Maria Pia Daidone rinnova il suo immaginario tra le ragioni delle “mitologie” simboliche del cromatismo e le magie del segno. Segno in cammino tra le indicazioni metaforiche dell’astratto costruttivo. Un gioco di rinvii che le consentono, attraverso i rottami delle avanguardie, una decantazione del suo ideare.
Maria Pia organizza, direi, in maniera metafisica, il possibile della “solitudine” del segno-forma-energia, mediante il susseguirsi dei mutamenti spaziali, conferendo ad essi l’identità dell’idea globale del segno nel campo. Una pista per l’approdo dei suoi incastri in espansione figurale, con la dinamica controllata del segno, capace di armonizzare simboli geometrici e lacerazioni frattali.
Garanzia di tale globalità è l’impegno della sua ricerca sui valori dei timbri cromatici e la strategia della luce che, nella varietà delle ombre, crea riverberi cangianti e campi vibranti.
L’arcipelago delle emozioni di Maria Pia è vasto: ogni centralità ha il suo numero, una sua dimensione, un suo mistero, una sua straordinaria umiltà e perché no anche una sua ambizione.
Ambizione che va misurata con il suo impegno a cominciar dalla ricerca del giusto formato del campo, ai materiali da usare, per stabilire la velocità del colore primario in rapporto ai colori complementari con le infinite varietà tonali al fine di ottenere nuove vibrazioni espressive.
Maria Pia sale in bottega (lo dice una scala a chiocciola) e sotto la volta che tocchi con le mani apre il suo rifugio pieno di diaframmi che smantella, uno dopo l’altro, per scoprire e capire il mistero, la magia che anima un punto, il suo divenire segno, poi segni in espansione, segni esploratori di un’armonia in gestazione che si fa luce nella centralità della comunicazione o spessore di quella solitudine che determina una personalità.
Vibra in Daidone anche un aspetto drammatico del narrare, ma i suoi “fantasmi” si fanno leggeri, entrano nella poeticità della fiaba vitalizzati da un’ironia mite, come controllati da un vento o un controvento che ne chiarisce l’essenza.
Maria Pia percepisce l’incidenza dei linguaggi degli anni ’70, ’80 e ’90, ne assapora il senso positivo, ma ne avverte anche l’aspetto negativo, cosi criticamente ne sperimenta alcune frazioni che vanno dalle astrazioni futuriste di Pippo Oriani allo spessore materico di Alberto Burri.
E’ chiaro che non si tratta di prestiti, ma di attraversamenti.
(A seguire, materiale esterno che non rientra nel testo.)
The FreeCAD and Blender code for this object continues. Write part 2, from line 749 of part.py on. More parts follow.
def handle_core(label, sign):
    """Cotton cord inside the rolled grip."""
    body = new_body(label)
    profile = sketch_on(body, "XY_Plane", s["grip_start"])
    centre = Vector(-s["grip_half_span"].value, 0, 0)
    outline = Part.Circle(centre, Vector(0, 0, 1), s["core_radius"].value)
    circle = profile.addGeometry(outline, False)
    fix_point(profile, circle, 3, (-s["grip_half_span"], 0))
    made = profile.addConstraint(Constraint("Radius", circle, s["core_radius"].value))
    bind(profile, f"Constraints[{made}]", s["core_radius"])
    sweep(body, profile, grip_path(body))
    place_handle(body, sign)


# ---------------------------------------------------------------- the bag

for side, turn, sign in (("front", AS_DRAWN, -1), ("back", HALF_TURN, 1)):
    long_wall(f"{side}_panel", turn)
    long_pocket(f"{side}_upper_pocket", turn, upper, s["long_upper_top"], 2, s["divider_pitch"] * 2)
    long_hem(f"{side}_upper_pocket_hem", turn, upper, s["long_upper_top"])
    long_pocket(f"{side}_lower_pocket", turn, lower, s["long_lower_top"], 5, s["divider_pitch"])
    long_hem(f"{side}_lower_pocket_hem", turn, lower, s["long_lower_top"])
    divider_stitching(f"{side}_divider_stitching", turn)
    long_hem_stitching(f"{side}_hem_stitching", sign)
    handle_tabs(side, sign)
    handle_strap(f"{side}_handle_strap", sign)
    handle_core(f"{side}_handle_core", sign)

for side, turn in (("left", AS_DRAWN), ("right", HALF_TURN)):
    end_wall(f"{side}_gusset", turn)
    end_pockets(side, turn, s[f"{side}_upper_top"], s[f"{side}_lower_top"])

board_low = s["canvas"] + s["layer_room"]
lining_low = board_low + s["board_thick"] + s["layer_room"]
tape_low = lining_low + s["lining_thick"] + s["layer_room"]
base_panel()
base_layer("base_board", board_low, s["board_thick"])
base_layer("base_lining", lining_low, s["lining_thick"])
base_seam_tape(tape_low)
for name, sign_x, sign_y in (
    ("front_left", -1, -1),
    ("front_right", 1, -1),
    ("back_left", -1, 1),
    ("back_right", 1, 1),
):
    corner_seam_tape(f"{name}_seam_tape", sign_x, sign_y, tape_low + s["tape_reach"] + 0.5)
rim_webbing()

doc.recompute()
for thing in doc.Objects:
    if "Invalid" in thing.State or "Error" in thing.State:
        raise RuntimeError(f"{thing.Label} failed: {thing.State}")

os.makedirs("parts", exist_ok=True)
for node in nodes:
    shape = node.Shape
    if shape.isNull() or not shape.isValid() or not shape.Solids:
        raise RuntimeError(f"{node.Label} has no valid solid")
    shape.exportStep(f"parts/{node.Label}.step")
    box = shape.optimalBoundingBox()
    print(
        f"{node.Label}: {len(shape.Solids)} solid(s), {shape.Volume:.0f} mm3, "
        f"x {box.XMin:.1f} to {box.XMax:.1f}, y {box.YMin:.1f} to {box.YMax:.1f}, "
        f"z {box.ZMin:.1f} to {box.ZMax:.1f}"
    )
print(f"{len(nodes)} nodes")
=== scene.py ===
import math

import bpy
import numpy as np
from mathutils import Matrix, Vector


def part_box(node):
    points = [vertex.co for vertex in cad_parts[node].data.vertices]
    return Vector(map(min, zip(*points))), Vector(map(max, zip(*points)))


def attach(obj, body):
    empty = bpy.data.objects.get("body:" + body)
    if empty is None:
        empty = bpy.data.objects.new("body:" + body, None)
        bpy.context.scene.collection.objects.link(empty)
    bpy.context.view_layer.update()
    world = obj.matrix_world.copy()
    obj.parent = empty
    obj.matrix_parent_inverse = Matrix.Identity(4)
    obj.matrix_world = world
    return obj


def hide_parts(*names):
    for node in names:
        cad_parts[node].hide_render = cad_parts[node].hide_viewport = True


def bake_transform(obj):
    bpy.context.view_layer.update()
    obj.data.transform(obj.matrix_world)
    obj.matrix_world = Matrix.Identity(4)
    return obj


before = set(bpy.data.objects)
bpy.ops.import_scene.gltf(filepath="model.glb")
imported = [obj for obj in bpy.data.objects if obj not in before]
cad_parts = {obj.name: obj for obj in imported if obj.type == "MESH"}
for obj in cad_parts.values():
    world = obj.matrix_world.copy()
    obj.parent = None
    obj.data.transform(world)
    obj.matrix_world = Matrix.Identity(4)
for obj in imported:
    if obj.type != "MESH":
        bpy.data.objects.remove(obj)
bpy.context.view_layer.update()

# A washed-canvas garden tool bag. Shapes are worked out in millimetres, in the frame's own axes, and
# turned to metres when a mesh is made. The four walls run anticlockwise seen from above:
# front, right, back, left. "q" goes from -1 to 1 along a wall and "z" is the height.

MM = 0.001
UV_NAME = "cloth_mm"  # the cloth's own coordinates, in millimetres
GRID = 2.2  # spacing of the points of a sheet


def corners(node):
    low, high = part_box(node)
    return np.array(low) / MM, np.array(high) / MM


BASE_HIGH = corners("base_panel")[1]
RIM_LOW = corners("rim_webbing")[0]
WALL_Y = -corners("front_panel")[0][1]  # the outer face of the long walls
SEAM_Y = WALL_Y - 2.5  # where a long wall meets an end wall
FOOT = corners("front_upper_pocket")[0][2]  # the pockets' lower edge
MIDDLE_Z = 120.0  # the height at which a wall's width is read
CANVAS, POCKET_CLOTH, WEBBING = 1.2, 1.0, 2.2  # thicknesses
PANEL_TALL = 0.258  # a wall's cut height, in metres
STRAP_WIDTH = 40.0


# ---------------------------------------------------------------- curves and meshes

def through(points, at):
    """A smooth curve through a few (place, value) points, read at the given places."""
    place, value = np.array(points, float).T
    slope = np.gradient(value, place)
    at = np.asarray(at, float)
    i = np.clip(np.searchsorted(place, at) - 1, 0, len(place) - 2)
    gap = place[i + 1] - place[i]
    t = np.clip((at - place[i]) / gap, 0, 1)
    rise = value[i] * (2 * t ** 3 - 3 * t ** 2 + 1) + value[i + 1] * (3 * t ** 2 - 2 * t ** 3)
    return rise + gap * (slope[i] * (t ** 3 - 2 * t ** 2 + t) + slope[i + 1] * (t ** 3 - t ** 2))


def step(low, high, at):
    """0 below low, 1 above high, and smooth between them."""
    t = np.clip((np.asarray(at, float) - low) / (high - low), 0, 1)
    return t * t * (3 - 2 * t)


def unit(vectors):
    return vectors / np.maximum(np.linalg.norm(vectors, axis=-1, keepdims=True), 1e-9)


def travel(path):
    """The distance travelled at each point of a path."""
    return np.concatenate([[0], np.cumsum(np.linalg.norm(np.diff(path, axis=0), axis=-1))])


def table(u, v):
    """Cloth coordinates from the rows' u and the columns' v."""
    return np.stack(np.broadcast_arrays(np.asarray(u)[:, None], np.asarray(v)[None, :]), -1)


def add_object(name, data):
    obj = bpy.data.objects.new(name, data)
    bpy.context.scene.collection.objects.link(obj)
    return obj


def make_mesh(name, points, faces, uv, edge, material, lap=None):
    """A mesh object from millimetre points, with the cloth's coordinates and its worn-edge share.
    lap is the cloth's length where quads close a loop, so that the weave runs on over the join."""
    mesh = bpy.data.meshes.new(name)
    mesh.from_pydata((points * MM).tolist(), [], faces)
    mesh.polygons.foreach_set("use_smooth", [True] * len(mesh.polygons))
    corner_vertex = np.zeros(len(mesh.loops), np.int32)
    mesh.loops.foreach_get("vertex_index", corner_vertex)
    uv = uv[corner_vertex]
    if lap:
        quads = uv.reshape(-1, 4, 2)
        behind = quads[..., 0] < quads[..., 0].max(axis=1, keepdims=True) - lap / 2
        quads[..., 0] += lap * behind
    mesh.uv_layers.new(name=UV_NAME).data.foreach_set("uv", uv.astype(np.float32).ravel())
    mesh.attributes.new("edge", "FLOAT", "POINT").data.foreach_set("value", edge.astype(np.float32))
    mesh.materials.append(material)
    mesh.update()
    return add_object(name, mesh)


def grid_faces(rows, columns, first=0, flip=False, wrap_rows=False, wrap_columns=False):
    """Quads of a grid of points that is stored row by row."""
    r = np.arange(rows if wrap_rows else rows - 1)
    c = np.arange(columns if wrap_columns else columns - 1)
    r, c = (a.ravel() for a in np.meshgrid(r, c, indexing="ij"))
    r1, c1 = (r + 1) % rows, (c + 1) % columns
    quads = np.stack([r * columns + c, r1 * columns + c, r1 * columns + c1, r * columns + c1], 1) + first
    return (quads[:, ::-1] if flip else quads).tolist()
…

Maria Pia si stacca da ogni preziosismo e se recita alcune “citazioni” lo fa per gioco, perché ha capito che l’indagine è sviluppo e non rottura.
L’assoluto si fa coscienza in Maria Pia, aborra l’ambiguità progressiva e l’immobilità di quell’astratto che avanza nelle diversità parallele più come autoplagio che come esplosione in divenire: le diversità delle accumulazioni dai rifiuti, dei significati delle nuove proposte che salgono dal dopoguerra con Ken Kift, Teber, Pollock, Gorky, Fontana, Licini e tanti altri, condensano nella sosta di Maria Pia, una riflessione cosciente di non allineamento e, anche se ruvidamente sperimenta, manufatti gestuali, lo fa per “recita”, ma dopo lo spettacolo (esperienza) ne avverte sia il negativo che il positivo.
Le ultime varianti di ricerca si muovono in un segno cosmico, quasi a rinnovare quei circuiti simbolici che interagiscono tra il certo e l’incerto, per stare nella laicità, nella sacralità e nella “convenienza” poetica.
Il recupero del cerchio, come perno nel campo, è un segno incorruttibile, capace per la sua complessità e semplicità nello stesso tempo, di moltiplicare cerchi magici, ruote solari, isole di protezione allusive alla felicità, all’unità della materia. Sembra come se Daidone stesse per svelarci la mappa della crisopeia, o l’arte di fabbricare l’oro di Cleopatra la saggia.
Una gerarchia di cerchi da “spalancare” segnali nella cabala del tempo.
Comunque, la scala dei segni sviluppa forze mistiche, oscure, che scuotono, che invitano a trovare in ogni gesto-segno un significato esoterico dell’evoluzione dei sensi e del pensiero per entrare nelle astrazioni dei calcoli matematici, i quali sono consentiti solo nei sogni e Maria Pia ci prova, calibrando segni, spazi e cromatismi, orientati nella varietà degli ocra, dei celestini serici, dei rossi modellati per condurti nella complessità del sogno-favola dello spazio cosmico.